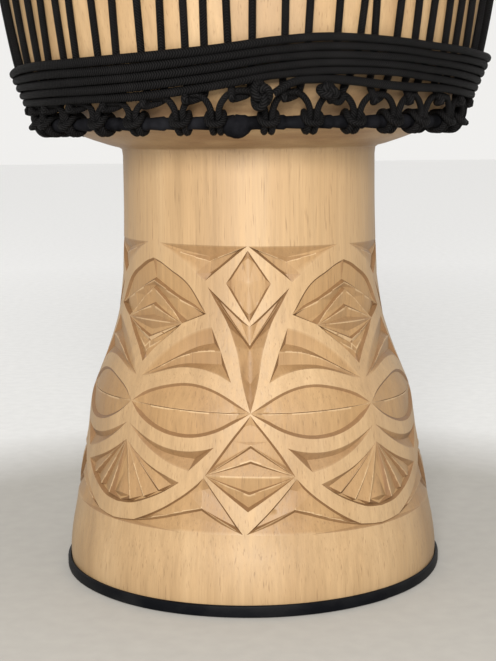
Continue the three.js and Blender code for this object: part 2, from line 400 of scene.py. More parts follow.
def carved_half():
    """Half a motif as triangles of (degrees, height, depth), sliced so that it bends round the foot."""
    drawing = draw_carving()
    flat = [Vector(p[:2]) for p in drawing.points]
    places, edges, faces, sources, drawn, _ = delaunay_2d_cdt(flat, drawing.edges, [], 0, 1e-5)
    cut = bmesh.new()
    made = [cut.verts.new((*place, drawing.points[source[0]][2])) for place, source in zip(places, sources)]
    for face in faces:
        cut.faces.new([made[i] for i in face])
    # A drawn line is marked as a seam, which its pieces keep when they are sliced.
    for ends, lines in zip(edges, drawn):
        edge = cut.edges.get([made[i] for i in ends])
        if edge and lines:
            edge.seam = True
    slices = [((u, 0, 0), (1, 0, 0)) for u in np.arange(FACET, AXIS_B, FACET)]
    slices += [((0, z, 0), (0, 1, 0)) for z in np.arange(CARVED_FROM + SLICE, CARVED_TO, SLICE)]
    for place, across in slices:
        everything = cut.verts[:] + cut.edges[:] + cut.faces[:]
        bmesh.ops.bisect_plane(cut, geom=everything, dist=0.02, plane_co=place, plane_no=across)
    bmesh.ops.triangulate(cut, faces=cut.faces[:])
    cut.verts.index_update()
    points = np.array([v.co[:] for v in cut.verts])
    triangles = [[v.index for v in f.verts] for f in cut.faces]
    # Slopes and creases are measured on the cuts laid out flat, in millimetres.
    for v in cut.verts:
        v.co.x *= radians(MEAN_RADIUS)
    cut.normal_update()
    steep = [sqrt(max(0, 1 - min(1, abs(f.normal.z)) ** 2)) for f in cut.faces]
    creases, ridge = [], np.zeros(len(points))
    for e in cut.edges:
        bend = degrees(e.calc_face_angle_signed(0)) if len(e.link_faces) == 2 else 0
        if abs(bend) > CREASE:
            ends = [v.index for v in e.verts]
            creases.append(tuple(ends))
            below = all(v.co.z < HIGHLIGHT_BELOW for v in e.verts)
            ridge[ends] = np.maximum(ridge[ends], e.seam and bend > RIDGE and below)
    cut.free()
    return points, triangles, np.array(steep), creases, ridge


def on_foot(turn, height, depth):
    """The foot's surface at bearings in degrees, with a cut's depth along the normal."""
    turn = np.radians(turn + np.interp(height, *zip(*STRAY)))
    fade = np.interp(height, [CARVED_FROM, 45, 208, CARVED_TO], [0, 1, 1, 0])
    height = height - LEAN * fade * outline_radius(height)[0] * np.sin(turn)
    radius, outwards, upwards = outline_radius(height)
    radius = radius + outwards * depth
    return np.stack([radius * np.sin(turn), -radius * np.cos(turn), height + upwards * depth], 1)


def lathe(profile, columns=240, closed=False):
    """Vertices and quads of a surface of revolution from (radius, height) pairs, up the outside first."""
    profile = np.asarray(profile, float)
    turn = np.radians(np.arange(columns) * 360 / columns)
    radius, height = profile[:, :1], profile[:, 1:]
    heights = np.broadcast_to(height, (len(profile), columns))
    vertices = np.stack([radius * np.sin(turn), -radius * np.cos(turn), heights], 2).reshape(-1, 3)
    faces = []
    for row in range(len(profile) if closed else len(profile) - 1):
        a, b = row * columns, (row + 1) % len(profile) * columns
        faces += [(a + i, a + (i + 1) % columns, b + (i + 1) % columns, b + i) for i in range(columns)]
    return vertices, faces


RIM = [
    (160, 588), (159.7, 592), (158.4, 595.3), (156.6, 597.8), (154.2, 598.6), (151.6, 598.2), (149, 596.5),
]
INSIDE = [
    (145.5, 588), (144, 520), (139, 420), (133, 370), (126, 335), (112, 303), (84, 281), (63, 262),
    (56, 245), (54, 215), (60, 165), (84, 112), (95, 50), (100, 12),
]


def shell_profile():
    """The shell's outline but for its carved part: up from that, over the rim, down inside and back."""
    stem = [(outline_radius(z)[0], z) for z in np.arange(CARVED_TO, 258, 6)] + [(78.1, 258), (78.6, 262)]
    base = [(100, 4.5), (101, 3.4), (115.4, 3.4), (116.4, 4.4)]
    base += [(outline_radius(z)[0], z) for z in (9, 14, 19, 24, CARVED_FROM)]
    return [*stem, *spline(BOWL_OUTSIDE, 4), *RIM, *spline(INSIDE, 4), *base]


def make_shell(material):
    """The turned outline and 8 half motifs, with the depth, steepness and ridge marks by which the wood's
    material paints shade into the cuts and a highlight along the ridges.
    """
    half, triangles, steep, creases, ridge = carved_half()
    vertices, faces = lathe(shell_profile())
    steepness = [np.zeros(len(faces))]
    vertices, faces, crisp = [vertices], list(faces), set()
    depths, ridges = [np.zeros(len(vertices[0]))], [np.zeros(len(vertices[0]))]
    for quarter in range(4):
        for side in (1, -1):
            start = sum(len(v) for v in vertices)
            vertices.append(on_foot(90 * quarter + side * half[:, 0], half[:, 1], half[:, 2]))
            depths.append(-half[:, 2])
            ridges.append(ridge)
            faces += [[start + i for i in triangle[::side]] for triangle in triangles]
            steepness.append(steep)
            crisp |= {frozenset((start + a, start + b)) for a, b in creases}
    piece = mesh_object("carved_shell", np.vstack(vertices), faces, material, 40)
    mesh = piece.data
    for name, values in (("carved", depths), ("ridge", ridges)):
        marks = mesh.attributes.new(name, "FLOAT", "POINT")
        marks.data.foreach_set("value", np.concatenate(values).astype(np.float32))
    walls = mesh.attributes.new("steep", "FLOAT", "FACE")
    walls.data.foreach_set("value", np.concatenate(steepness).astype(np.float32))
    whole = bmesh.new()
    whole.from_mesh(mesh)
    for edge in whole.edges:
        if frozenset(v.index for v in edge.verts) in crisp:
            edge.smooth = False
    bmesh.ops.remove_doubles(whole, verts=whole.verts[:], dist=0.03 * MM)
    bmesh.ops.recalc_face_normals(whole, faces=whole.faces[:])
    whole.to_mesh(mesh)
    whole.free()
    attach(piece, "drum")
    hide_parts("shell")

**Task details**
Write the entire listing out again, word for word.

**Correct response**
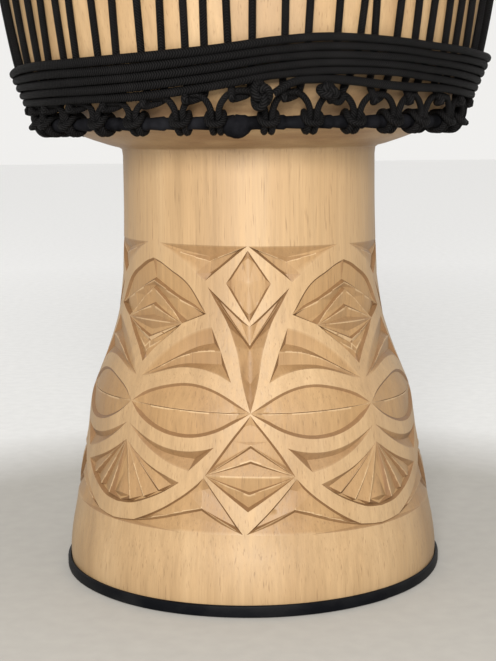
Continue the three.js and Blender code for this object: part 2, from line 400 of scene.py. More parts follow.
def carved_half():
    """Half a motif as triangles of (degrees, height, depth), sliced so that it bends round the foot."""
    drawing = draw_carving()
    flat = [Vector(p[:2]) for p in drawing.points]
    places, edges, faces, sources, drawn, _ = delaunay_2d_cdt(flat, drawing.edges, [], 0, 1e-5)
    cut = bmesh.new()
    made = [cut.verts.new((*place, drawing.points[source[0]][2])) for place, source in zip(places, sources)]
    for face in faces:
        cut.faces.new([made[i] for i in face])
    # A drawn line is marked as a seam, which its pieces keep when they are sliced.
    for ends, lines in zip(edges, drawn):
        edge = cut.edges.get([made[i] for i in ends])
        if edge and lines:
            edge.seam = True
    slices = [((u, 0, 0), (1, 0, 0)) for u in np.arange(FACET, AXIS_B, FACET)]
    slices += [((0, z, 0), (0, 1, 0)) for z in np.arange(CARVED_FROM + SLICE, CARVED_TO, SLICE)]
    for place, across in slices:
        everything = cut.verts[:] + cut.edges[:] + cut.faces[:]
        bmesh.ops.bisect_plane(cut, geom=everything, dist=0.02, plane_co=place, plane_no=across)
    bmesh.ops.triangulate(cut, faces=cut.faces[:])
    cut.verts.index_update()
    points = np.array([v.co[:] for v in cut.verts])
    triangles = [[v.index for v in f.verts] for f in cut.faces]
    # Slopes and creases are measured on the cuts laid out flat, in millimetres.
    for v in cut.verts:
        v.co.x *= radians(MEAN_RADIUS)
    cut.normal_update()
    steep = [sqrt(max(0, 1 - min(1, abs(f.normal.z)) ** 2)) for f in cut.faces]
    creases, ridge = [], np.zeros(len(points))
    for e in cut.edges:
        bend = degrees(e.calc_face_angle_signed(0)) if len(e.link_faces) == 2 else 0
        if abs(bend) > CREASE:
            ends = [v.index for v in e.verts]
            creases.append(tuple(ends))
            below = all(v.co.z < HIGHLIGHT_BELOW for v in e.verts)
            ridge[ends] = np.maximum(ridge[ends], e.seam and bend > RIDGE and below)
    cut.free()
    return points, triangles, np.array(steep), creases, ridge


def on_foot(turn, height, depth):
    """The foot's surface at bearings in degrees, with a cut's depth along the normal."""
    turn = np.radians(turn + np.interp(height, *zip(*STRAY)))
    fade = np.interp(height, [CARVED_FROM, 45, 208, CARVED_TO], [0, 1, 1, 0])
    height = height - LEAN * fade * outline_radius(height)[0] * np.sin(turn)
    radius, outwards, upwards = outline_radius(height)
    radius = radius + outwards * depth
    return np.stack([radius * np.sin(turn), -radius * np.cos(turn), height + upwards * depth], 1)


def lathe(profile, columns=240, closed=False):
    """Vertices and quads of a surface of revolution from (radius, height) pairs, up the outside first."""
    profile = np.asarray(profile, float)
    turn = np.radians(np.arange(columns) * 360 / columns)
    radius, height = profile[:, :1], profile[:, 1:]
    heights = np.broadcast_to(height, (len(profile), columns))
    vertices = np.stack([radius * np.sin(turn), -radius * np.cos(turn), heights], 2).reshape(-1, 3)
    faces = []
    for row in range(len(profile) if closed else len(profile) - 1):
        a, b = row * columns, (row + 1) % len(profile) * columns
        faces += [(a + i, a + (i + 1) % columns, b + (i + 1) % columns, b + i) for i in range(columns)]
    return vertices, faces


RIM = [
    (160, 588), (159.7, 592), (158.4, 595.3), (156.6, 597.8), (154.2, 598.6), (151.6, 598.2), (149, 596.5),
]
INSIDE = [
    (145.5, 588), (144, 520), (139, 420), (133, 370), (126, 335), (112, 303), (84, 281), (63, 262),
    (56, 245), (54, 215), (60, 165), (84, 112), (95, 50), (100, 12),
]


def shell_profile():
    """The shell's outline but for its carved part: up from that, over the rim, down inside and back."""
    stem = [(outline_radius(z)[0], z) for z in np.arange(CARVED_TO, 258, 6)] + [(78.1, 258), (78.6, 262)]
    base = [(100, 4.5), (101, 3.4), (115.4, 3.4), (116.4, 4.4)]
    base += [(outline_radius(z)[0], z) for z in (9, 14, 19, 24, CARVED_FROM)]
    return [*stem, *spline(BOWL_OUTSIDE, 4), *RIM, *spline(INSIDE, 4), *base]


def make_shell(material):
    """The turned outline and 8 half motifs, with the depth, steepness and ridge marks by which the wood's
    material paints shade into the cuts and a highlight along the ridges.
    """
    half, triangles, steep, creases, ridge = carved_half()
    vertices, faces = lathe(shell_profile())
    steepness = [np.zeros(len(faces))]
    vertices, faces, crisp = [vertices], list(faces), set()
    depths, ridges = [np.zeros(len(vertices[0]))], [np.zeros(len(vertices[0]))]
    for quarter in range(4):
        for side in (1, -1):
            start = sum(len(v) for v in vertices)
            vertices.append(on_foot(90 * quarter + side * half[:, 0], half[:, 1], half[:, 2]))
            depths.append(-half[:, 2])
            ridges.append(ridge)
            faces += [[start + i for i in triangle[::side]] for triangle in triangles]
            steepness.append(steep)
            crisp |= {frozenset((start + a, start + b)) for a, b in creases}
    piece = mesh_object("carved_shell", np.vstack(vertices), faces, material, 40)
    mesh = piece.data
    for name, values in (("carved", depths), ("ridge", ridges)):
        marks = mesh.attributes.new(name, "FLOAT", "POINT")
        marks.data.foreach_set("value", np.concatenate(values).astype(np.float32))
    walls = mesh.attributes.new("steep", "FLOAT", "FACE")
    walls.data.foreach_set("value", np.concatenate(steepness).astype(np.float32))
    whole = bmesh.new()
    whole.from_mesh(mesh)
    for edge in whole.edges:
        if frozenset(v.index for v in edge.verts) in crisp:
            edge.smooth = False
    bmesh.ops.remove_doubles(whole, verts=whole.verts[:], dist=0.03 * MM)
    bmesh.ops.recalc_face_normals(whole, faces=whole.faces[:])
    whole.to_mesh(mesh)
    whole.free()
    attach(piece, "drum")
    hide_parts("shell")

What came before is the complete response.